Die Texte sind sehr klar und gut strukturiert gesetzt. Die Zubereitungen gut lesbar aufbereitet. Man legt hier im Vorwort besonderen Wert darauf, anzumerken, dass sämtliche Speisen gerade auch für den ambitionierten Hobbykoch zuhause zuzubereiten sind. Das finde ich sehr löblich, dass man sich als 3- Sternekoch darüber Gedanken gemacht hat. Die meisten Kollegen liefern da auf diesem Niveau anders ab.
Fazit von Cook the Mountain
Was kann man zu diesem Buch eigentlich anderes sagen, als das es ein ganz besonderes Kochbuch ist. Norbert Niederkofler samt Team, Fotograf und Verlagsteam haben hier wahrlich Großes geleistet. Ein authentisches Buch über ein Thema, welches von so vielen bereits besetzt worden ist, nur längst nicht auf diesem Niveau.

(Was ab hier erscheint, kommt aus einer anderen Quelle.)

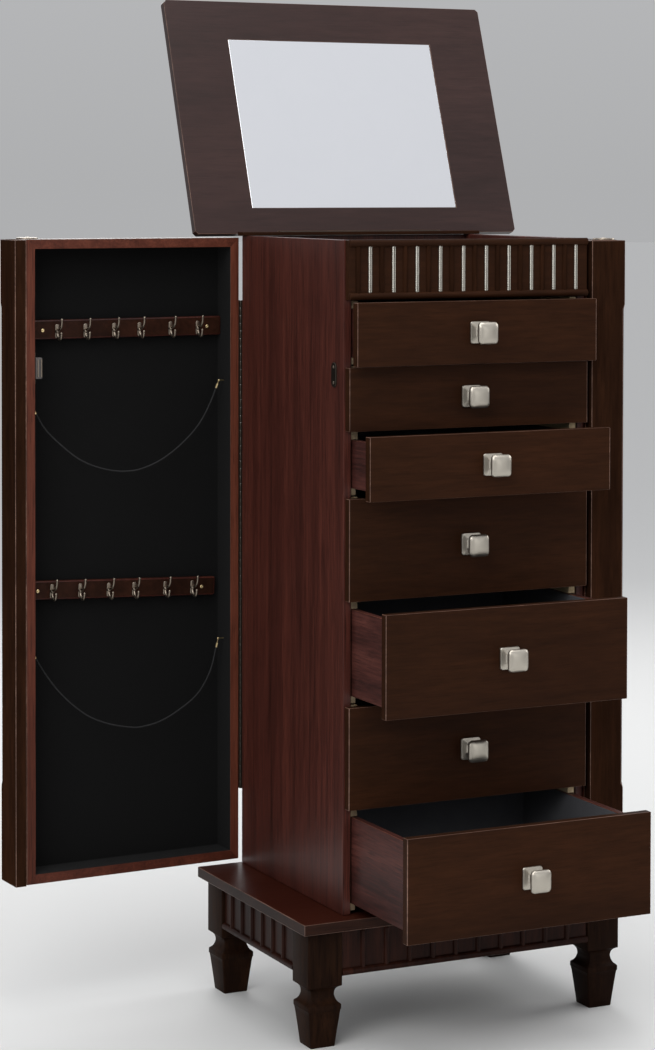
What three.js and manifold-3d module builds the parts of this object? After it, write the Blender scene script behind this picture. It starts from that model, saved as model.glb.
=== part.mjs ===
import * as THREE from 'three';
import { mergeVertices } from 'three/addons/utils/BufferGeometryUtils.js';
import { ConvexGeometry } from 'three/addons/geometries/ConvexGeometry.js';
import Module from 'manifold-3d';

const wasm = await Module();
wasm.setup();

// Driving dimensions in millimetres. x = 0 is the carcass's left face, y = 0 its front, z = 0 the slab's top.
const CASE_W = 339;
const CASE_D = 300;
const CASE_H = 824.5;
const SIDE_T = 10;
const GAP = 0.3;
const MID = CASE_W / 2;

const SLAB = [-61.7, 400.7, -21.4, 303.3, -13.3, 0];
const LEG_BOTTOM = -158;
const LEG_HALF = 23;
const APRON_BOTTOM = -70;
const REED_R = 3.25;
const BEAD_R = 4;

const FRONT_X0 = 2;
const FRONT_X1 = 337;
const FRONT_FACE = -12;
// Each drawer: bottom and top of its front, and how far it is pulled out at rest.
const DRAWERS = [
  [671.7, 749.4, 21.3],
  [592.0, 669.7, 0],
  [512.3, 590.0, 55],
  [385.1, 510.3, 0],
  [257.9, 383.1, 97.6],
  [130.7, 255.9, 0],
  [3.5, 128.7, 153.4],
];
const BOX_X0 = 12.5;
const BOX_X1 = 326.5;
const BOX_BACK = 274;
const BOX_WALL = 8;

const LID_PIN = [302.0, 828.6];
const LID_OPEN = 109.5;
const LID_X0 = -65;
const LID_X1 = 412;
const LID_D = 329;
const LID_T = 13.7;
const KNUCKLE_R = 1.6;

const DOOR_PIN_Y = 301.8;
const DOOR_PIN_X = 1.5;
const LEFT_OPEN = 87.2;
const DOOR_Z0 = 5;
const DOOR_Z1 = 822;
const DOOR_T = 45;
const FRAME_T = 12;
const RECESS = 38;
const PILASTER_T = 48.6;

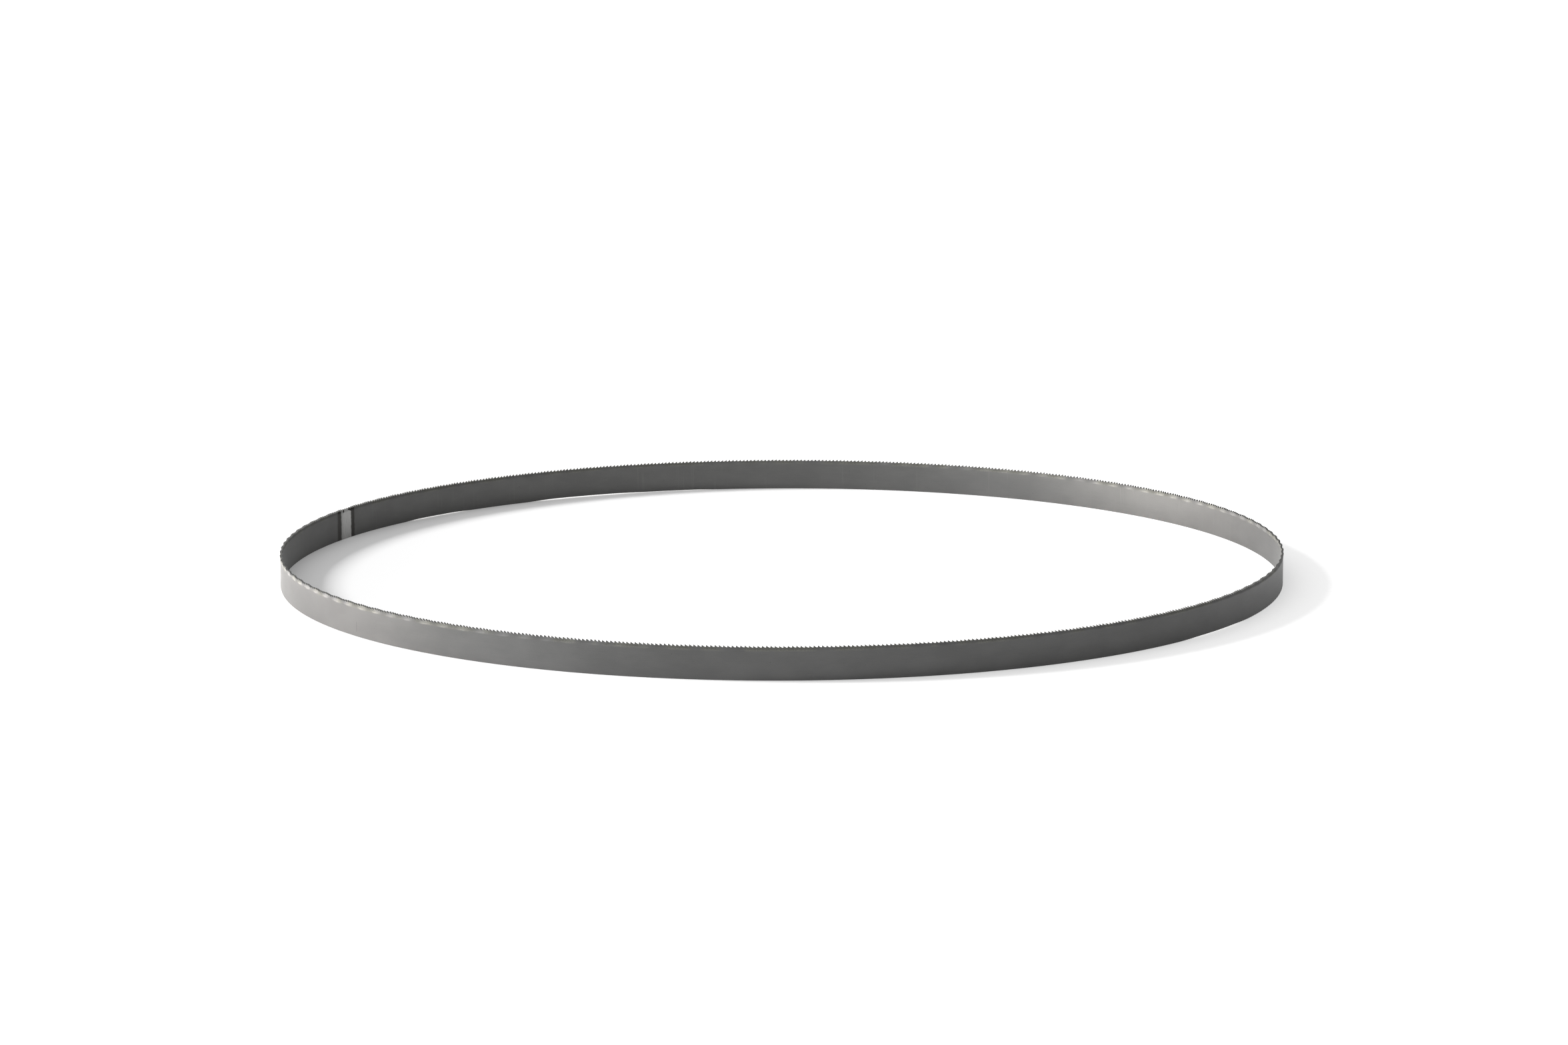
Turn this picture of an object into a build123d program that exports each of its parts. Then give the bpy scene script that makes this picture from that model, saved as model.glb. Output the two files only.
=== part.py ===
from build123d import *
import os
from math import cos, floor, pi, radians, sin

# An endless band saw blade: a steel band, toothed along its upper edge and butt-welded into a loop.
# The band stands on its back edge in the plane Z = 0, with the loop's axis on Z. Lengths are millimetres.

# Band stock, measured to the tooth tips, and the loop that it is cut and welded to
LOOP_LENGTH = 1270.0
BAND_WIDTH = 13.0
BAND_THICKNESS = 0.65

# Teeth: a rake face square to the band, a straight back and a short gullet floor
TOOTH_PITCH = 25.4 / 16
GULLET_DEPTH = 0.68
GULLET_FLOOR = 0.54

# Wavy set: the toothed strip leans to one side of the band and then to the other
SET_STRIP = 1.9
SET_LEAN = 0.26
TEETH_PER_WAVE = 6

# Butt weld: its place round the loop, the least number of teeth left unset there, and how much is ground
# off their tips
WELD_ANGLE = 155.4
UNSET_TEETH = 2
TIP_GRIND = 0.2

# The band follows the loop in flats of this many teeth, 0.014 mm off the true circle at their middles
TEETH_PER_FLAT = 3

tooth_count = round(LOOP_LENGTH / TOOTH_PITCH)
wave_count = floor((tooth_count - UNSET_TEETH) / TEETH_PER_WAVE)
set_count = wave_count * TEETH_PER_WAVE
loop_radius = LOOP_LENGTH / (2 * pi)
floor_height = BAND_WIDTH - GULLET_DEPTH
strip_height = BAND_WIDTH - SET_STRIP
floor_share = GULLET_FLOOR / (LOOP_LENGTH / tooth_count)
OUTER, INNER = 1, -1


def direction(station):
    """The way outwards at a station, counted in teeth round the loop from the end of the weld."""
    weld_middle = (tooth_count + set_count) / 2
    turn = radians(WELD_ANGLE) + 2 * pi * (station - weld_middle) / tooth_count
    return Vector(cos(turn), sin(turn), 0)


def lean(station, height):
    """How far the wavy set carries the band outwards at a place, less than zero where it is inwards."""
    if station >= set_count:
        return 0
    wave = sin(2 * pi * station / TEETH_PER_WAVE)
    return SET_LEAN * wave * (height - strip_height) / SET_STRIP


def root(station, side, height):
    """A place on the plain band's outer or inner face."""
    return direction(station) * (loop_radius + side * BAND_THICKNESS / 2) + Vector(0, 0, height)


def tooth_corner(tooth, along, height, side):
    """A corner of a tooth, whose thickness runs straight across the band at its own tip."""
    station = tooth + along
    middle = direction(station) * loop_radius + Vector(0, 0, height)
    return middle + direction(tooth) * (lean(station, height) + side * BAND_THICKNESS / 2)


def foot(tooth, side):
    return tooth_corner(tooth, 0, floor_height, side)


def tip(tooth, side):
    ground = TIP_GRIND if tooth >= set_count else 0
    return tooth_corner(tooth, 0, BAND_WIDTH - ground, side)


def heel(tooth, side):
    return tooth_corner(tooth, 1 - floor_share, floor_height, side)


def following(tooth):
    return (tooth + 1) % tooth_count


def flat(*corners):
    return Face(Wire.make_polygon(corners))


def across(near, far, here, there):
    """A flat face across the band's thickness, along one line of a tooth's outline."""
    return flat(near(here, OUTER), near(here, INNER), far(there, INNER), far(there, OUTER))


def tooth_faces(tooth):
    """The rake face, the back, the gullet floor and the two flanks of a tooth."""
    return [
        across(foot, tip, tooth, tooth),
        across(tip, heel, tooth, tooth),
        across(heel, foot, tooth, following(tooth)),
        flat(foot(tooth, OUTER), tip(tooth, OUTER), heel(tooth, OUTER)),
        flat(foot(tooth, INNER), tip(tooth, INNER), heel(tooth, INNER)),
    ]


def strip_faces(first, last, side):
    """The leaning strip under a run of teeth, from their feet and gullets down to one flat of the band."""
    start = root(first, side, strip_height)
    end = root(last, side, strip_height)
    middle = (first + last) // 2
    faces = []
    for tooth in range(first, last):
        below = start if tooth <= middle else end
        faces.append(flat(below, foot(tooth, side), heel(tooth, side)))
        below = start if tooth < middle else end
        faces.append(flat(below, heel(tooth, side), foot(following(tooth), side)))
    return faces + [flat(start, heel(middle, side), end)]


def plain_band(flat_starts):
    """The faces of the band below the strip: a ring of flats on its back edge, open at the top."""
    outline = {
        side: Wire.make_polygon([root(start, side, 0) for start in flat_starts])
        for side in (OUTER, INNER)
    }
    back_edge = Face(outline[OUTER], [outline[INNER]])
    return Solid.extrude(back_edge, Vector(0, 0, strip_height)).faces().sort_by(Axis.Z)[:-1]


def saw_band():
    flat_starts = range(0, tooth_count, TEETH_PER_FLAT)
    faces = plain_band(flat_starts)
    for tooth in range(tooth_count):
        faces += tooth_faces(tooth)
    for start in flat_starts:
        end = min(start + TEETH_PER_FLAT, tooth_count)
        for side in (OUTER, INNER):
            faces += strip_faces(start, end, side)
    return Solid(Shell(faces))


os.makedirs("parts", exist_ok=True)
export_step(saw_band(), "parts/saw_band.step", write_pcurves=False)
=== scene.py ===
from math import pi, radians
from typing import NamedTuple

import bpy
from bpy.props import (
    FloatProperty,
    FloatVectorProperty,
    IntProperty,
    PointerProperty,
)
from mathutils import Matrix, Vector


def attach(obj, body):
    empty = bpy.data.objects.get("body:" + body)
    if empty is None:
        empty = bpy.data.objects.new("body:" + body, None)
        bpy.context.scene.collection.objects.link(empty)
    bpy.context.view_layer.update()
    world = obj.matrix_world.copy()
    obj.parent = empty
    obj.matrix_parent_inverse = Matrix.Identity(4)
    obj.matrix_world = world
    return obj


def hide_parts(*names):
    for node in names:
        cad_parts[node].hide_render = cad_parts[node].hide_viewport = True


bl_info = {
    "name": "Band saw blade",
    "version": (1, 0, 0),
    "blender": (4, 5, 0),
    "location": "View3D > Sidebar > Band saw blade",
    "description": "Makes an endless band saw blade round its packed model, and a pale studio for it",
    "category": "Object",
}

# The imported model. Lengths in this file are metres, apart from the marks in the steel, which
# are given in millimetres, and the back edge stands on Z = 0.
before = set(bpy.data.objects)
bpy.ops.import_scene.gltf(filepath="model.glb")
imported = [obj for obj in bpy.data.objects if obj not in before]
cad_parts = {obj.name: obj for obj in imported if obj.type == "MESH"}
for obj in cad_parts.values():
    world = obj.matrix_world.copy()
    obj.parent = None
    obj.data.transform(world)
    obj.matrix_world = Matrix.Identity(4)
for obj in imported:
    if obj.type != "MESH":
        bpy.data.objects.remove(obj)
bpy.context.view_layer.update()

MM = 0.001

# One tooth's outline from its tip to the foot of the next one: the share of the pitch, and the share of
# the gullet's depth above its floor. The second place is level with the foot of the rake face.
TOOTH_OUTLINE = (
    (0.0, 1.0),
    (0.4625, 0.3),
    (0.6, 0.105),
    (0.72, 0.02),
    (0.82, 0.0),
    (0.93, 0.06),
    (1.0, 0.3),
)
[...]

Das Buch zeigt, wie umfassend dieser Ausnahmekoch bei allem, was er anpackt, das große Bild im Auge hat. Dieses Werk ist für meine Begriffe nicht nur dafür da, den Köchen und die, die es ambitioniert zuhause tun, zu zeigen, wie man in Südtirol gut mit regionalen Produkten arbeiten kann. Sondern dient es vielmehr als eine Schablone, um das Konzept für die eigene Region zu adaptieren und schließlich Norbert Niederkofler gleichzutun. Ich würde glatt behaupten, das Kochbuch gehört in jedes gut sortierte Kochbuchregal. Musst have.